My So-Called Retirement: The R Word
Wednesday, January 27th, 2010 © by Susan Swartz
Dear reader: I don’t know where you are in this retirement experience – enjoying it, dreading it, denying you’re in it, can’t wait for it? But if you’re like me you definitely find it puzzling. Which is what I’ll be writing about from time to time under this post My So-Called Retirement. I hope you weigh in because as always, when it comes to change and challenge, we need each other.
The word retirement definitely has image problems. Google “retirement” or look it up in the dictionary and you’ll see a basic definition: withdrawal from one’s position or occupation.
It follows, then, that to be retired is to be withdrawn, in retreat, backed off, removed. On the outside. Synonyms for retire include: to stop, adjourn and to dispose of, as in, “She retired her white zip-up boots.” Then there is “retire” referring to a type of behavior - meaning overly modest, often linked by the adjective “shy,” as in, “He yearned for the days of shy, retiring women.”
Look, too, at what the media does with the word. In a story about Harrison Ford’s movie career still going strong at age 67 the headline read: “Ford says he’s not retiring, still feels useful on set.” So what does that say about being retired? That you are no longer useful?
So far, my favorite alternative is “jubilada,” the Spanish word for retired.
Other synonyms for retirement include: ending, termination, seclusion, hibernation, rustication, solitude, obscurity. When connected with a graphic image, there is often a picture of a hammock suspended between palm trees.
The hammock is a nice time-out image, but do you want to spend the rest of your life in one? Feeling terminated, rusticated and obscure? Of course, that might seem perfectly glorious to people. But for me and I suspect for many the word retired and its stereotypes don’t fit.
And so we make efforts to tweak the R-word. Martha, a minister emeritus, tells people she is on a “re-adventure.” When I asked on Facebook for alternative words for retired, I got suggestions like: rewired, released, renewed, rejuvenated, revised, remodeled, recycled. There’s also recalculated, like what your GPS does when sensing a detour.
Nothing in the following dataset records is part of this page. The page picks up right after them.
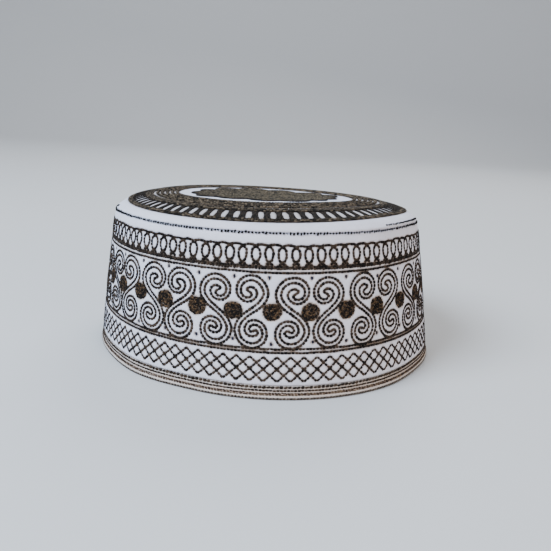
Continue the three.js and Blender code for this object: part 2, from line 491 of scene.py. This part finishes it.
@functools.lru_cache(maxsize=None)
def crown_fields(pitch, length):
    """Close and wide blur of the crown's stitches, seen from above."""
    a, v = marks_on(crown_work(pitch, length))
    return spread(v * np.sin(a) + CROWN_HALF, -v * np.cos(a) + CROWN_HALF, (2.0 * CROWN_HALF,) * 2)


def crown_worked(angle, radius):
    """Close and wide blur at points of the crown."""
    x, y = radius * np.sin(angle) + CROWN_HALF, -radius * np.cos(angle) + CROWN_HALF
    return [look_up(field, x, y) for field in crown_fields(*sizes()[:2])]


def pulled(worked, relief):
    """How far stitches pull the cloth in: the relief times a curve that rises
    quickly with the closeness of the work and then levels out."""
    return -relief * (1 - np.exp(-2.2 * worked))


def covered(close):
    """How much of the cloth the thread hides: nothing where the work is open,
    rising to nearly all of it where the work is close."""
    return np.clip((close - 0.14) / 0.26, 0, 0.94)


# Meshes


def new_object(name, data):
    """A new object in the scene."""
    one = bpy.data.objects.new(name, data)
    bpy.context.scene.collection.objects.link(one)
    return one


def new_piece(name, verts, faces):
    """Makes a smooth mesh object from arrays: points in millimetres, and the
    corners of its triangles. Turned the right way out by the sign of its
    volume."""
    verts = verts.reshape(-1, 3) / 1000
    a, b, c = (verts[faces[:, k]] for k in range(3))
    if np.einsum("ij,ij->i", a, np.cross(b, c)).sum() < 0:
        faces = faces[:, ::-1]
    mesh = bpy.data.meshes.new(name)
    mesh.vertices.add(len(verts))
    mesh.vertices.foreach_set("co", verts.ravel())
    mesh.loops.add(faces.size)
    mesh.loops.foreach_set("vertex_index", faces.ravel().astype(np.int32))
    mesh.polygons.add(len(faces))
    mesh.polygons.foreach_set("loop_start", np.arange(0, faces.size, 3, dtype=np.int32))
    mesh.polygons.foreach_set("use_smooth", np.ones(len(faces), bool))
    mesh.update(calc_edges=True)
    if mesh.validate():
        raise RuntimeError(name + ": the mesh had faults")
    return new_object(name, mesh), faces


def turned_shell(name, sections, poles=None):
    """Closed shell from rings of points, section by section (sections, round,
    3). Without poles the last section joins the first; with them each end
    closes in a fan."""
    rows, count = sections.shape[:2]
    i = np.arange(count)
    j = (i + 1) % count
    last = rows - 1 if poles is not None else rows
    a = np.arange(last)[:, None] * count
    b = (np.arange(last)[:, None] + 1) % rows * count
    quads = np.stack([a + i, a + j, b + j, b + i], -1).reshape(-1, 4)
    tris = np.concatenate([quads[:, [0, 1, 2]], quads[:, [0, 2, 3]]])
    verts = sections.reshape(-1, 3)
    if poles is not None:
        n = len(verts)
        verts = np.concatenate([verts, poles])
        end = (rows - 1) * count
        tris = np.concatenate([tris, np.stack([j, i, np.full(count, n)], -1),
                               np.stack([end + i, end + j, np.full(count, n + 1)], -1)])
    return new_piece(name, verts, tris)


def set_value(piece, name, values):
    """Stores one number for each point of the mesh."""
    field = piece.data.attributes.new(name, "FLOAT", "POINT")
    field.data.foreach_set("value", np.asarray(values, np.float32).ravel())


def store_map(piece, name, uv):
    """Stores a map of the surface, corner by corner."""
    layer = piece.data.uv_layers.new(name=name)
    layer.data.foreach_set("uv", uv.astype(np.float32).ravel())


def set_uv(piece, faces, u, v, wrap=True):
    """Stores the cloth's map. Where a face crosses the closing line, its low
    side is moved one turn on."""
    uv = np.stack([np.ravel(u)[faces], np.ravel(v)[faces]], -1)
    if wrap:
        over = uv[..., 0].max(1) - uv[..., 0].min(1) > 0.5
        uv[over, :, 0] += np.where(uv[over, :, 0] < 0.5, 1.0, 0.0)
    store_map(piece, "cloth", uv)


# A stitch: how far apart its two middle rings stand, as a share of its length,
# how many sides they have, and the corners of the faces at one side. A corner
# is its ring (2 and 3 are the tips) and how many sides on it is.
STITCH_RING = 0.66
STITCH_SIDES = 5
STITCH_FACES = np.array([
    ((0, 0), (0, 1), (1, 1)), ((0, 0), (1, 1), (1, 0)),
    ((0, 1), (0, 0), (2, 0.5)), ((1, 0), (1, 1), (3, 0.5)),
])


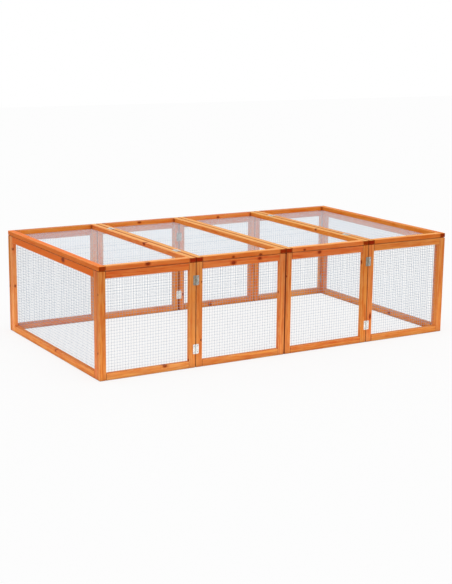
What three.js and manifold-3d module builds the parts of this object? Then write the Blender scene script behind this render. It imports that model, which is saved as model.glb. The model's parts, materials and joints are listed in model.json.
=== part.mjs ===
// Folding outdoor run for rabbits: two end panels, four front panels, four back panels and four lid
// panels. Each panel is a frame of four stained sticks with welded wire mesh on its inner face. Small
// butt hinges join the wall panels so that the walls fold like a bellows, and the outer lids flip over.
// Millimetres, +Z up, +X along the run, front towards -Y, origin on the ground at the middle.
import * as THREE from 'three';
import { mergeVertices } from 'three/addons/utils/BufferGeometryUtils.js';
import Module from 'manifold-3d';

const wasm = await Module();
wasm.setup();

// Overall sizes of the run, without the hinge knuckles that stand out of the faces.
const RUN_LENGTH = 1810;
const RUN_DEPTH = 1000;
const RUN_HEIGHT = 480;

// Sticks: planed fir, lightly chamfered along the edges, the rails let a little into the stiles.
const STICK_WIDTH = 30;
const STICK_THICKNESS = 20;
const STICK_CHAMFER = 1;
const RAIL_TENON = 0.5;

// Panels: how many make a long side, and the slots between them and at the corners.
const PANELS_PER_SIDE = 4;
const PANEL_GAP = 3;
const CORNER_GAP = 0.6;

// Wire mesh, drawn coarser than the real grid: a flat net of bars about this far apart each way.
const MESH_THICKNESS = 1.2;
const MESH_BAR = 8;
const MESH_WIDE_PITCH = 100;
const MESH_NARROW_PITCH = 80;
const MESH_CORNER_CLEARANCE = 4;
const LID_MESH_INSET = 8;

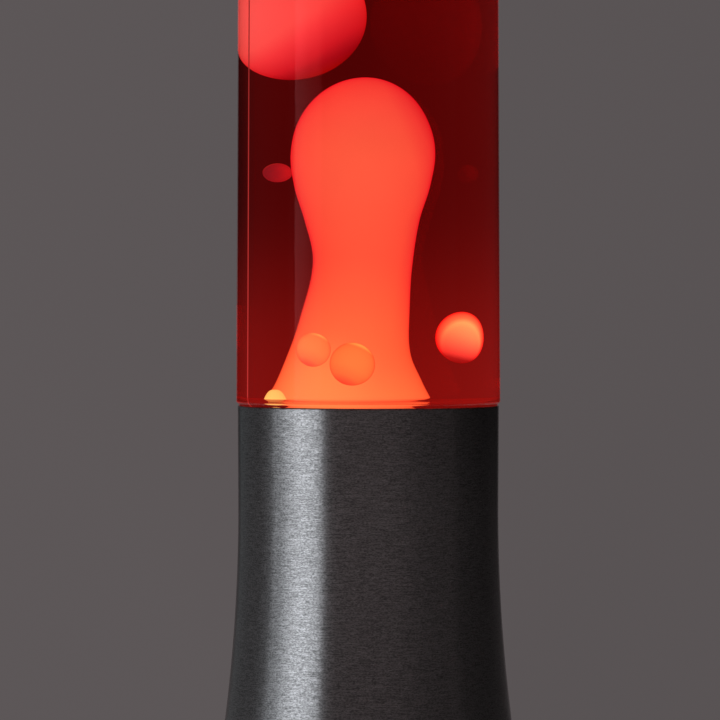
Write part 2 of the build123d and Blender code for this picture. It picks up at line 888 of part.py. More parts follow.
with BuildPart() as cap_collar:
    skirt_inside = cap_inside(web_top) - collar_skirt
    turned(
        [
            (hub_bore, hub_bottom),
            (hub_radius, hub_bottom),
            (hub_radius, web_bottom),
            (cap_inside(web_bottom), web_bottom),
            (cap_inside(collar_skirt_top), collar_skirt_top),
            (skirt_inside, collar_skirt_top),
            (skirt_inside, web_top),
            (hub_radius, web_top),
            (hub_radius, lip_top),
            (lip_bore, lip_top),
            (lip_bore, closure_top),
            (hub_bore, closure_top),
        ],
    )
    with BuildSketch(Plane.XY.offset(web_top - rib_root)):
        with PolarLocations((hub_radius + skirt_inside) / 2, rib_count):
            Rectangle(skirt_inside - hub_radius + 2 * rib_root, rib_thickness)
    extrude(amount=rib_height)
cap_collar.part.label = "cap_collar"
export_step(cap_collar.part, "parts/cap_collar.step")
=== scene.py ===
"""A motion lamp: brushed metal base, bottle of red liquid and glowing wax, brushed metal cap."""

from math import atan2, ceil, cos, pi, radians, sin, sqrt, tan

import bmesh
import bpy
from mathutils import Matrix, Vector, noise


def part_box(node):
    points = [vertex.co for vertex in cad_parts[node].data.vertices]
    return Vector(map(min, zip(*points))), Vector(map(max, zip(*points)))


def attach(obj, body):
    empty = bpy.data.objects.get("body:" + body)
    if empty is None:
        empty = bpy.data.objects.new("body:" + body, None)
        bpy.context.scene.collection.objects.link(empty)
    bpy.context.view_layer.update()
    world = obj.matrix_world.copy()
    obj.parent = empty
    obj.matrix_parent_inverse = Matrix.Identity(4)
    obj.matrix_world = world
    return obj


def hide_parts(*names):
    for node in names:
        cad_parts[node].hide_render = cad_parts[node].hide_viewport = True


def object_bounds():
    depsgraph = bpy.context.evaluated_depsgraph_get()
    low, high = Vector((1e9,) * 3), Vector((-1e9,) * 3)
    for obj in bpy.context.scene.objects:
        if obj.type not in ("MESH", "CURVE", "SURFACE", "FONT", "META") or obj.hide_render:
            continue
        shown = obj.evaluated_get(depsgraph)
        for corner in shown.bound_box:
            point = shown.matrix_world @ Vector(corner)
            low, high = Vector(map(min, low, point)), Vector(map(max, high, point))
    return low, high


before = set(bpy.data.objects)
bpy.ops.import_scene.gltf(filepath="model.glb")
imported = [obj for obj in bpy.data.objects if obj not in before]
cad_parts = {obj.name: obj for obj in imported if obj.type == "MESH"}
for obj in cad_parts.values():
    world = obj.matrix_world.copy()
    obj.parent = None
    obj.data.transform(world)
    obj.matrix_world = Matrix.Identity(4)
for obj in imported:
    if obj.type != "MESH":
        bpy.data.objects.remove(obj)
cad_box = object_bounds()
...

If you look for books on retirement you’ll recognize attempts to gloss up the image by referring to retirement as “the third age,” or “the encore years.”
So far my favorite alternative is jubilada, the Spanish word for retired. It sounds like well, …jubilant. Euphoric, elated, giddy with freedom.
And some people are.
My very smart sister-in-law retired last year from teaching elementary and middle school and is delighted to be done. She took her car to get serviced and sat next to a woman with a fat stack of papers she was grading. “I don’t miss that,” she said.
I met a woman who used to be with the FBI and adores retirement. The image, the word, all of it. She spent her working years being refined, she said. “But now I get to be outrageous.”
But then I asked a friend, who retired to Mexico how she was enjoying her new freedom.
“I spent all my life thinking only about wanting free time. I must have thought I had a million things to accomplish. Now I’m not sure what they were.”
But yes, she does prefer to call herself “jubilada” rather than retired.